= Short task =
Locate the line bearing "const cover = new THREE.Group();" in the material below, then reproduce it and each following line up to and including the line bearing "before = set(bpy.data.objects)".

= Raw data =
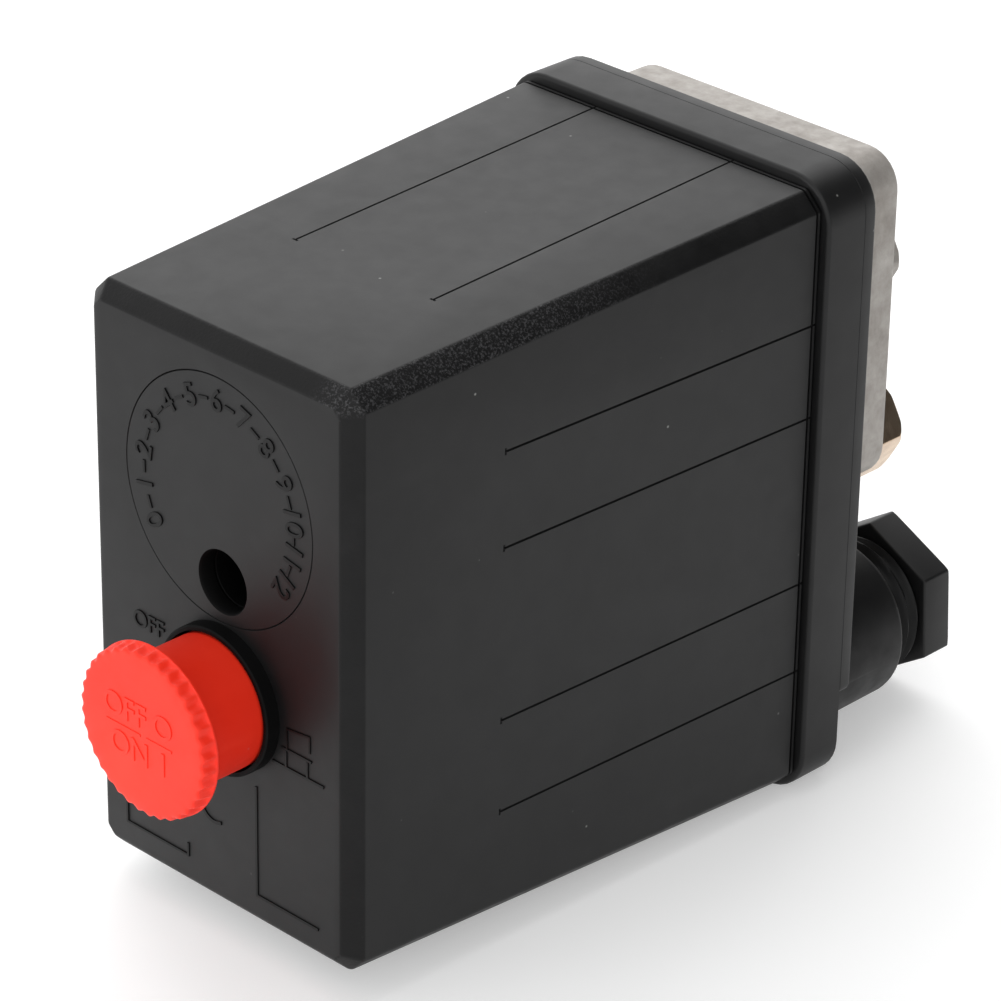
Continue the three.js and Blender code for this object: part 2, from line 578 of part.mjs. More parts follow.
// Moving contact bar with a silver button near each end.
function contactBridge() {
  const { halfX, sheet, halfZ, button, buttonX, buttonRise } = BRIDGE;
  const back = CARRIER.front - GAP;
  const buttons = [-buttonX, buttonX].map((x) =>
    barY(x, 0, button, back - sheet - buttonRise, back - sheet / 2, 16));
  return join(box(-halfX, halfX, back - sheet, back, -halfZ, halfZ), ...buttons);
}

// Brass strip: screw end on the block, contact button at the overhanging end.
function terminal() {
  const { width, sheet, bottom, top, screwZ, screwHole, button, buttonRise } = TERMINAL;
  const back = BLOCK.front - GAP;
  const strip = box(-width / 2, width / 2, back - sheet, back, bottom, top);
  return cut(join(strip, barY(0, CARRIER.z, button, back - sheet / 2, back + buttonRise, 16)),
    barY(0, screwZ, screwHole, back - sheet - PAST, back + PAST, 16));
}

// Terminal screw with its square clamping washer.
function terminalScrew() {
  const { headDepth, washer, washerDepth } = TERMINAL_SCREW;
  const seat = BLOCK.front - GAP - TERMINAL.sheet - GAP;
  return join(slottedScrew(TERMINAL_SCREW, seat - headDepth),
    box(-washer / 2, washer / 2, seat - washerDepth, seat, -washer / 2, washer / 2));
}

function contactBlock() {
  const { front, back, zTop, zBottom, halfX, barrier, barrierWall, barrierX, legWidth, legBottom } = BLOCK;
  const slab = box(-halfX, halfX, front, back, zBottom, zTop);
  const barriers = barrierX.map((x) =>
    box(x - barrierWall / 2, x + barrierWall / 2, front - barrier, front + PAST, zBottom, zTop - legWidth));
  const legs = [-halfX, halfX - legWidth].map((x) =>
    box(x, x + legWidth, back - PAST, TRAY.front - GAP, legBottom, zTop));
  const screwHoles = TERMINAL.x.map((x) =>
    barY(x, TERMINAL.screwZ, TERMINAL_SCREW.shank + GAP, front - PAST, TERMINAL_SCREW.tip + PAST, 12));
  return cut(join(slab, ...barriers, ...legs), ...screwHoles);
}

function earthScrew() {
  const seat = FRAME.floor - GAP;
  const { headDepth, washer, washerDepth } = EARTH_SCREW;
  return join(slottedScrew(EARTH_SCREW, seat - washerDepth - headDepth),
    barY(0, 0, washer, seat - washerDepth, seat, 20));
}

// ---------------------------------------------------------------- assembly
const base = new THREE.Group();
add(base, 'base_housing', baseHousing(), BLACK_PLASTIC);
add(base, 'port_plate', portPlate(), CAST_METAL);
platePlaces().forEach(([x, z], i) => add(base, `plate_screw_${i + 1}`, plateScrew(), STEEL, [x, 0, z]));
add(base, 'diaphragm', diaphragm(), RUBBER, [0, 0, PLATE.z]);
for (const [side, x] of [['left', -GLAND.x], ['right', GLAND.x]]) {
  add(base, `gland_nut_${side}`, glandNut(), BLACK_PLASTIC, [x, 0, GLAND.z]);
  add(base, `gland_seal_${side}`, glandSeal(), RUBBER, [x, 0, GLAND.z]);
}
add(base, 'unloader_body', unloaderBody(), BRASS, [UNLOADER.x, 0, UNLOADER.z]);
add(base, 'unloader_nut', unloaderNut(), BRASS, [UNLOADER.x, 0, UNLOADER.z]);
add(base, 'unloader_pin', unloaderPin(), STEEL, [UNLOADER.x, 0, UNLOADER.z]);

const mechanism = new THREE.Group();
add(mechanism, 'frame_bracket', frameBracket(), STEEL);
add(mechanism, 'cover_nut', coverNut(), STEEL, [WELL.x, 0, WELL.z]);
add(mechanism, 'plunger', plunger(), BRASS, [0, 0, PLATE.z]);
add(mechanism, 'rocker', rocker(), STEEL);
add(mechanism, 'rocker_pin', pin(ROCKER.pin, ROCKER.pinReach), STEEL, [0, ROCKER.y, ROCKER.z]);
add(mechanism, 'range_screw', rangeScrew(), STEEL, [0, 0, SPRING.z]);
add(mechanism, 'spring_nut', springNut(), STEEL, [0, 0, SPRING.z]);
add(mechanism, 'range_spring', rangeSpring(), STEEL, [0, 0, SPRING.z]);
add(mechanism, 'trip_lever', tripLever(), STEEL);
add(mechanism, 'trip_pin', pin(TRIP.pin, TRIP.pinReach), STEEL, [0, TRIP.y, TRIP.z]);
add(mechanism, 'earth_screw', earthScrew(), BRASS, [0, 0, EARTH_SCREW.z]);

const contacts = new THREE.Group();
add(contacts, 'contact_block', contactBlock(), BAKELITE);
TERMINAL.x.forEach((x, i) => add(contacts, `terminal_${i + 1}`, terminal(), BRASS, [x, 0, 0]));
TERMINAL.x.forEach((x, i) =>
  add(contacts, `terminal_screw_${i + 1}`, terminalScrew(), STEEL, [x, 0, TERMINAL.screwZ]));
add(contacts, 'contact_carrier', contactCarrier(), BAKELITE, [0, 0, CARRIER.z]);
add(contacts, 'contact_bridge_left', contactBridge(), BRASS, [-BRIDGE.x, 0, CARRIER.z]);
add(contacts, 'contact_bridge_right', contactBridge(), BRASS, [BRIDGE.x, 0, CARRIER.z]);

const cover = new THREE.Group();
add(cover, 'cover', coverShell(), BLACK_PLASTIC);
add(cover, 'screw_sleeve', screwSleeve(), BLACK_PLASTIC, [WELL.x, 0, WELL.z]);
add(cover, 'cover_screw', coverScrew(), STEEL, [WELL.x, 0, WELL.z]);
add(cover, 'knob', knobBody(), RED_PLASTIC, [KNOB.x, 0, KNOB.z]);
add(cover, 'knob_clip', knobClip(), STEEL, [KNOB.x, 0, KNOB.z]);

assembly.add(base, mechanism, contacts, cover);
assembly.position.set(0, -(KNOB.face + GLAND.nutBack) / 2, FLANGE.halfZ);

export default assembly;
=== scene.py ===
"""Looks of the push-pull pressure switch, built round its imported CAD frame. Lengths here are in mm, in the local
frame of the part: X across, Y from the front face back to the pipe port, Z up from the middle of the cover."""

import math

import bmesh
import bpy
from mathutils import Matrix, Vector


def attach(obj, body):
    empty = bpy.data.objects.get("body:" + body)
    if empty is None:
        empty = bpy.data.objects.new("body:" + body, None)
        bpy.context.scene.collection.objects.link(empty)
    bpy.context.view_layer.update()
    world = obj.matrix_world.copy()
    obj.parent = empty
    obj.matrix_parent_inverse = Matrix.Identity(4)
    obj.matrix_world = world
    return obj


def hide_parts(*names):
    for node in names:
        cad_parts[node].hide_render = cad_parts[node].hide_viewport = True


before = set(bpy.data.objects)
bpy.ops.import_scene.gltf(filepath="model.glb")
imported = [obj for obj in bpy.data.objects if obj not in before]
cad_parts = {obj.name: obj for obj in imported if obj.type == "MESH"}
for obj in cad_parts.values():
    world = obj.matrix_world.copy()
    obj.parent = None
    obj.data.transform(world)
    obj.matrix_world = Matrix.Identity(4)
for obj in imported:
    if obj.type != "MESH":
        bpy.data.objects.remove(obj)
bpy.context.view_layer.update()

MM = 0.001
KNOB_FACE, NUT_BACK, FLANGE_HALF_Z = -13.2, 108.3, 42.6
ORIGIN = Vector((0, -(KNOB_FACE + NUT_BACK) / 2, FLANGE_HALF_Z))  # local origin in the row frame, mm

PAST = 1  # how far a cutter reaches past the face that it cuts, mm
SEAM = 0.02  # gap between two rings that make a sharp step, mm
CHAMFER_TRIM = 2 - math.sqrt(2)  # how much shorter a chamfer gets per mm of inset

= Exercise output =
const cover = new THREE.Group();
add(cover, 'cover', coverShell(), BLACK_PLASTIC);
add(cover, 'screw_sleeve', screwSleeve(), BLACK_PLASTIC, [WELL.x, 0, WELL.z]);
add(cover, 'cover_screw', coverScrew(), STEEL, [WELL.x, 0, WELL.z]);
add(cover, 'knob', knobBody(), RED_PLASTIC, [KNOB.x, 0, KNOB.z]);
add(cover, 'knob_clip', knobClip(), STEEL, [KNOB.x, 0, KNOB.z]);

assembly.add(base, mechanism, contacts, cover);
assembly.position.set(0, -(KNOB.face + GLAND.nutBack) / 2, FLANGE.halfZ);

export default assembly;
=== scene.py ===
"""Looks of the push-pull pressure switch, built round its imported CAD frame. Lengths here are in mm, in the local
frame of the part: X across, Y from the front face back to the pipe port, Z up from the middle of the cover."""

import math

import bmesh
import bpy
from mathutils import Matrix, Vector


def attach(obj, body):
    empty = bpy.data.objects.get("body:" + body)
    if empty is None:
        empty = bpy.data.objects.new("body:" + body, None)
        bpy.context.scene.collection.objects.link(empty)
    bpy.context.view_layer.update()
    world = obj.matrix_world.copy()
    obj.parent = empty
    obj.matrix_parent_inverse = Matrix.Identity(4)
    obj.matrix_world = world
    return obj


def hide_parts(*names):
    for node in names:
        cad_parts[node].hide_render = cad_parts[node].hide_viewport = True


before = set(bpy.data.objects)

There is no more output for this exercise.